Written in a clear, unsentimental style, full of brusque humour, and wisdom, The Summer Book is a profoundly life-affirming story from Finnish author Janson, who captured much of her own life and spirit in the novel. A worldwide classic about a tiny island and larger love.

Niccolò Ammaniti's story of childhood innocence lost in rural Italy

I’m Not Scared by Niccolò Ammaniti

One relentlessly hot summer, six children explore the scorched wheat-fields that enclose their tiny Italian village. When the gang find a dilapidated farmhouse, nine-year-old Michele Amitrano makes a discovery so momentous he dare not tell a soul. It is a secret that will force Michele to question everything and everyone around him.

Italian author Ammaniti's unputdownable thriller I'm Not Scared is also a devastatingly authentic portrayal of childhood and the tensions of joining the adult world.
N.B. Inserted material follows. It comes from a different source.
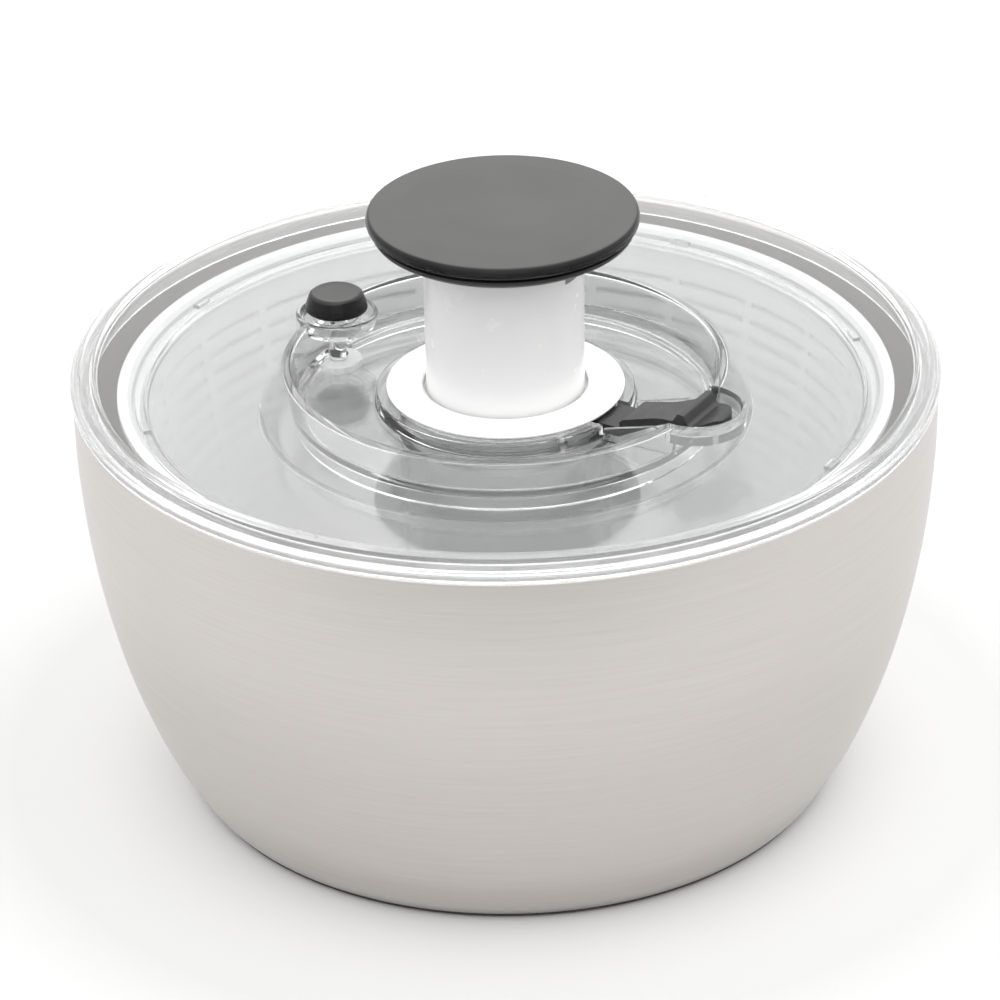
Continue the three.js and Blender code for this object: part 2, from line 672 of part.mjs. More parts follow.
function lockLever() {
  const { half, bottom, top, tip } = LEVER_TONGUE;
  const shoulder = LEVER_SHOULDER;
  const slideOn = KEYHOLE.floor + 0.4;
  const side = [
    [tip, bottom], [44.5, bottom], [47, 127.6], [60.6, slideOn], [77.0, slideOn], [78.0, 135.6],
    [77.8, 138.2], [76.0, 138.6], [68.4, 136.6], [67.6, 139.9], [65.4, 139.9], [63.6, 136.9],
    [45.4, 131.9], [44.3, 130.9], [44.3, top], [tip, top],
  ];
  const plan = [
    [tip - 1, -half], [shoulder.x - 0.4, -half], [shoulder.x, -shoulder.half], [45, -shoulder.half],
    [56, -6.2], [61, -7.4], [64.5, -9.0], [68.5, -9.3], [73, -8.0], [76.6, -5.0], [78.3, 0],
  ];
  const mirrored = plan.slice(0, -1).reverse().map(([x, y]) => [x, -y]);
  return common(sideways(side, -12, 12), raised([...plan, ...mirrored], 120, 145));
}
place("lock_lever", lockLever(), materials.charcoal);

export default root;
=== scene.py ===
"""A salad spinner with a brushed steel bowl and a clear pump lid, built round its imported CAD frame.

Outlines are written in millimetres in the frame's own axes (+Z up, +X through the lock lever) and become
metres when a mesh is made. Sizes come from the CAD nodes' boxes where a node gives them.
"""

import json
import math

import bmesh
import bpy
from mathutils import Matrix, Vector


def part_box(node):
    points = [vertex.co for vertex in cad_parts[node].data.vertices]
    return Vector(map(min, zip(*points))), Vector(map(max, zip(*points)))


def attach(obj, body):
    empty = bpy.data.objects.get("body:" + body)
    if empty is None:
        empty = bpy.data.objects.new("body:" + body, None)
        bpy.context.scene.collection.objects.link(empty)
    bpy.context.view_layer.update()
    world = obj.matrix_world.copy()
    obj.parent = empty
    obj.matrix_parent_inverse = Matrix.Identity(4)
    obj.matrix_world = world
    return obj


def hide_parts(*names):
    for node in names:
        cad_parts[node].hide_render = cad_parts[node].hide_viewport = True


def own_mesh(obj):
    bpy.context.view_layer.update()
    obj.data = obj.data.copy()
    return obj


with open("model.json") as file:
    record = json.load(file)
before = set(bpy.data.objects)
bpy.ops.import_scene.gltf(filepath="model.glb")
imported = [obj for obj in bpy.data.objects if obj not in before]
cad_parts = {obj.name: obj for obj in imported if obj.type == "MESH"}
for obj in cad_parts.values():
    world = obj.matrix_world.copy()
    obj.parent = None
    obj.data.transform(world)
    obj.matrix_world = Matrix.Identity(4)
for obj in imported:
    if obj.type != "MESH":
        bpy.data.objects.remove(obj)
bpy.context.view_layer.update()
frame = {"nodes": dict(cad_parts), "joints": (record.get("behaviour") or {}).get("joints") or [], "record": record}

MM = 0.001
ROUND = 288  # steps round the bowl, basket, lid and turntable
ROUND_SMALL = 128  # steps round the knob, plunger, collar and button
SHARP = math.radians(32)


def low(node):
    """The lowest corner of a CAD node's box, in millimetres."""
    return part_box(node)[0] / MM


def high(node):
    """The highest corner of a CAD node's box, in millimetres."""
    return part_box(node)[1] / MM


# Sizes in millimetres: most are read from the frame, the rest are the CAD's own
BOWL_R = high("bowl").x
BOWL_TOP = high("bowl").z
LID_R = high("lid_cover").x
CREST = high("lid_cover").z
PLATE = CREST - 2.0
PLATE_UNDER = PLATE - 2.2
LIP_BOTTOM = low("lid_cover").z
COLLAR_R = high("collar").x
COLLAR_TOP = high("collar").z
TUBE_R = 24.6
TUBE_TOP = high("plunger_tube").z
TUBE_BOTTOM = low("plunger_tube").z
KNOB_R = high("knob_cap").x
KNOB_TOP = high("knob_cap").z
KNOB_DECK = low("knob_cap").z
BUTTON_X = (low("brake_button").x + high("brake_button").x) / 2
BUTTON_TOP = high("brake_button").z
POCKET_X = 67.0
POCKET_R = 13.5
DISH_R = 13.0
DISH_FLOOR = 136.6
DISH_RIM = 140.4
WELL_R = 66.0
WELL_FLOOR = 125.5
CREST_INSIDE = 126.2  # the lid's raised edge lies outside this radius
SCREW_CIRCLE = 33.0  # radius of the housing's screws and the collar's pins
TONGUE_WINDOW = 4.3  # half the width of the windows for the lever's tongue
WINDOW_BOTTOM = 125.4
TRAVEL = {joint["name"]: joint["range_m"][1] / MM for joint in frame["joints"] if "range_m" in joint}


# Mesh helpers

def make(name, points, faces):
    """A mesh object from points in millimetres, with its faces turned outwards."""
    mesh = bpy.data.meshes.new(name)
    mesh.from_pydata([Vector(p) * MM for p in points], [], faces)
    work = bmesh.new()
    work.from_mesh(mesh)
    bmesh.ops.recalc_face_normals(work, faces=work.faces)
    work.to_mesh(mesh)
    work.free()
    piece = bpy.data.objects.new(name, mesh)
    bpy.context.scene.collection.objects.link(piece)
    shade(piece)
    return piece


def shade(piece):
    """Smooth shading, with an edge where the surface turns sharply."""
    mesh = piece.data
    mesh.polygons.foreach_set("use_smooth", [True] * len(mesh.polygons))
    mesh.set_sharp_from_angle(angle=SHARP)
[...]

British naturalist Gerald Durrell's classic familial memoir from Corfu

My Family and Other Animals by Gerald Durrell

Soaked in the sunshine of Corfu, where the author lived as a boy, this delightful book tells of Gerald Durrell's early life with his 'family and other animals'.

Brought vividly to life are the extraordinary members of the Durrell family and their many eccentric hangers-on, as well as the bizarre menagerie Gerry adopts for closer study. The procession of creatures he brings back to the strawberry-pink, the daffodil-yellow or the snow-white villa includes toads and tortoises, bats and butterflies, scorpions and geckos, ladybirds, glow-worms, octopuses and rose-beetles, Quasimodo the pigeon, the puppies Widdle and Puke and, of course, the Magenpies.

Durrell's memoir of his years living in Greece has delighted generations.